When World War 11 was upon us we lived near a place where they put up barrage balloons and I found that quite disturbing because it reminded me of the Zeppelins and I thought “I can’t look at the sky now”.
In World War 11 my parents’ home was nearer the docks and all the bombing and they thought it would be safer to go and live in my brother’s house on the edge of Epping Forest. There were no phones then and I didn’t know where they were but my husband managed to find out where they had gone and said “If you want to go and see them I’ll take you”. We had enough petrol and drove there but we couldn’t get back because of the night raids, so we made up beds on the floor.
I couldn’t get to sleep and said to my husband “I’m not happy, there’s something wrong”.
“Oh go back to sleep” he said.
Then I heard someone walking along the road and coming up each path and knocking on the doors.
I can’t remember whether it was a policeman or an air-raid warden, but he said “You’ve got to get out as soon as you can and go down the hill to be safe”. A land mine had landed almost in the garden and its parachute strings had got caught up in a tree in the churchyard at the back of the house but the actual bomb was hanging over the garden.
There was an air raid shelter in the town but he told us that if we got down the hill we would be safe and we could stay with friends there if we wanted to. So we did. When you are told to get out in 5 minutes you never know what to take and I can’t remember what we took but it was something ridiculous. The people were happy to have us for the night and we couldn’t go back home for a few days until the bomb disposal team had been to deal with the mine.
I have tried to put other memories of the war behind me because it wasn’t a wonderful time. But later in the war I had my first baby and because it was wartime I couldn’t go to hospital and had to have him at home with a doctor and midwife in attendance. Sadly I lost my mother one month before my son’s birth and as she was going to look after me, this made it very difficult to cope with. My father came to live with us and my sister, Dora, also came to stay with me for three weeks to care for me and baby Ian.
Young mums used to take their babies to the local church hall to see the doctor or a nurse so that the babies could be weighed. If mums could not feed their babies, they could have suitable formula milks in tins. My in-laws bought me a proper pram albeit stocks in the shops ran out quickly thereafter.

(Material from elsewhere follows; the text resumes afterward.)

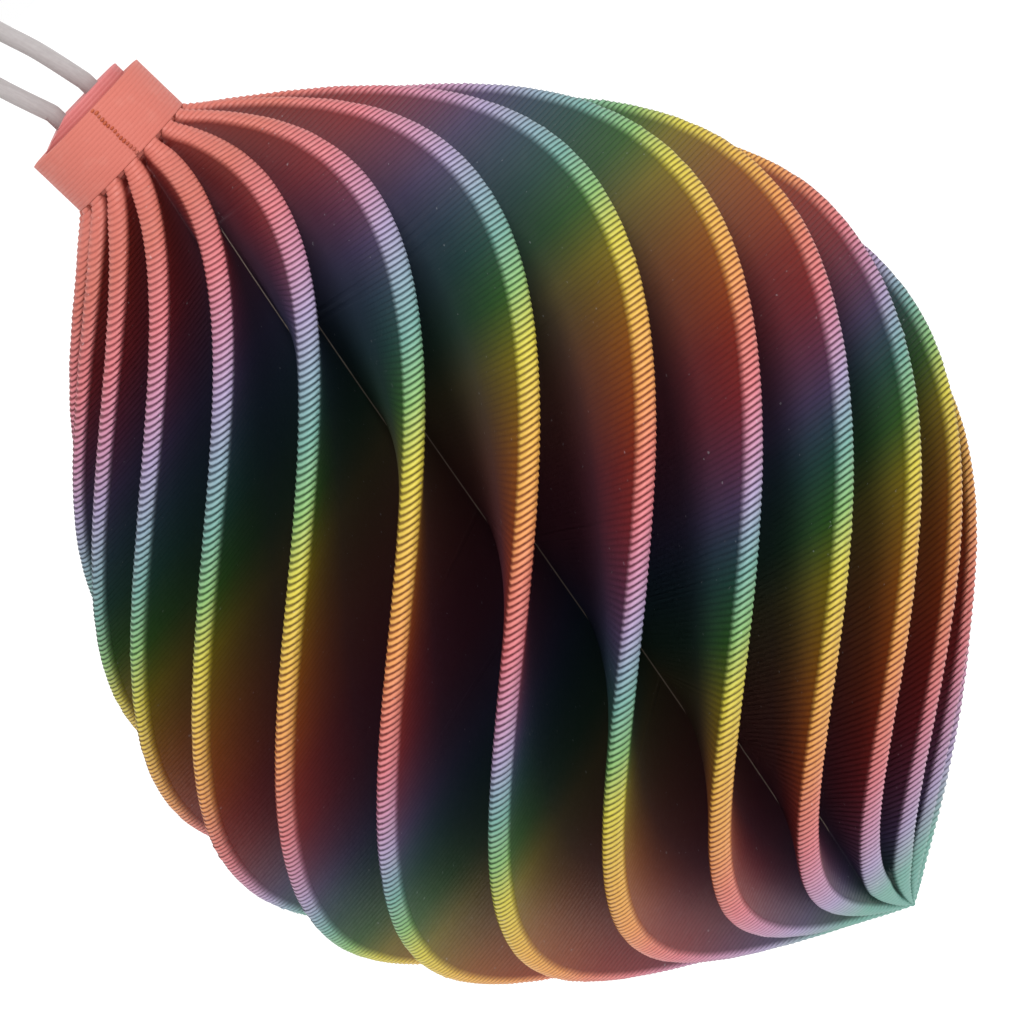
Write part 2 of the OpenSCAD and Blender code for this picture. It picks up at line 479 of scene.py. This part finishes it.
outer = bead_wall(foot_r, foot_z, rim_z, 0.015 * MM)
inner = [(2 * bore_r - r, z) for r, z in reversed(bead_wall(bore_r, foot_z, rim_z, 0.03 * MM, 2))]
collar_sleeve = spun_print("collar_sleeve", [*outer, *((r, rim_z) for r in lip_radii), *inner], 160)
for vertex in collar_sleeve.data.vertices:
    r = math.hypot(vertex.co.x, vertex.co.y)
    gap = math.remainder(math.atan2(vertex.co.y, vertex.co.x) - seam_azimuth, 2 * math.pi) * r
    if r > foot_r - 0.3 * MM and abs(gap) < seam_reach:
        shift = ridge_height * bell(gap + ridge_offset, ridge_half) - groove_depth * bell(gap, groove_half)
        vertex.co.x *= 1 + shift / r
        vertex.co.y *= 1 + shift / r
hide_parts("collar")
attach(collar_sleeve, "bauble")

# %% [markdown]
# ## The seam's blobs
# A little plastic oozes out where each layer starts. Each blob is a small flattened sphere with a size
# and place of its own, sunk in the groove, and all of them are joined into one piece.

# %% The seam's blobs
blobs = []
seam_layers = round((rim_z - foot_z) / layer_h)
for k in range(seam_layers):
    angle = seam_azimuth + math.radians(random.normal(0.6, 0.5))
    where = Vector((math.cos(angle), math.sin(angle), 0)) * (foot_r - 0.1 * MM)
    where.z = foot_z + (k + 0.5) * (rim_z - foot_z) / seam_layers
    deselect_all()
    size = random.uniform(0.11, 0.15) * MM
    bpy.ops.mesh.primitive_ico_sphere_add(subdivisions=2, radius=size, location=where)
    blob = bpy.context.active_object
    bpy.ops.object.mode_set(mode="EDIT")
    bpy.ops.transform.resize(value=(1.35, 1, 0.8), center_override=where)
    bpy.ops.object.mode_set(mode="OBJECT")
    bpy.ops.object.transform_apply(location=True, rotation=False, scale=False)
    blobs.append(blob)
seam_blobs = blobs[0]
select_only(seam_blobs)
for blob in blobs[1:]:
    blob.select_set(True)
bpy.ops.object.join()
seam_blobs.name = seam_blobs.data.name = "seam_blobs"
bpy.ops.object.shade_smooth()
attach(seam_blobs, "bauble")
print("seam blobs", len(blobs))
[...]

There were no telephones at this time but our neighbour across the road had the only telephone in the street! If we needed help, someone would run across the road and send a message for the nurse to come. We knew nothing about looking after babies — it was all a bit frightening! If the air raid sirens went, we put baby Ian under the bed for protection.
We had a gas boiler to heat water to wash nappies so we were pleased not to have received a direct hit. My parents semi-detached house in Wanlett Road, Plaistow, had its outside wall destroyed by a bomb. They had to leave their home and the Council took over the house. They had to fight to get their house back which they finally did. My in-laws had the front of their house blown out by a land mine landing right in the middle of the road; it killed the man across the road who had just come from work.
Our Congregational Church, which was a very large church with at least three halls attached to it, was the centre of our spiritual and social life. I am still in contact with two friends from that time which is wonderful at the age of 93!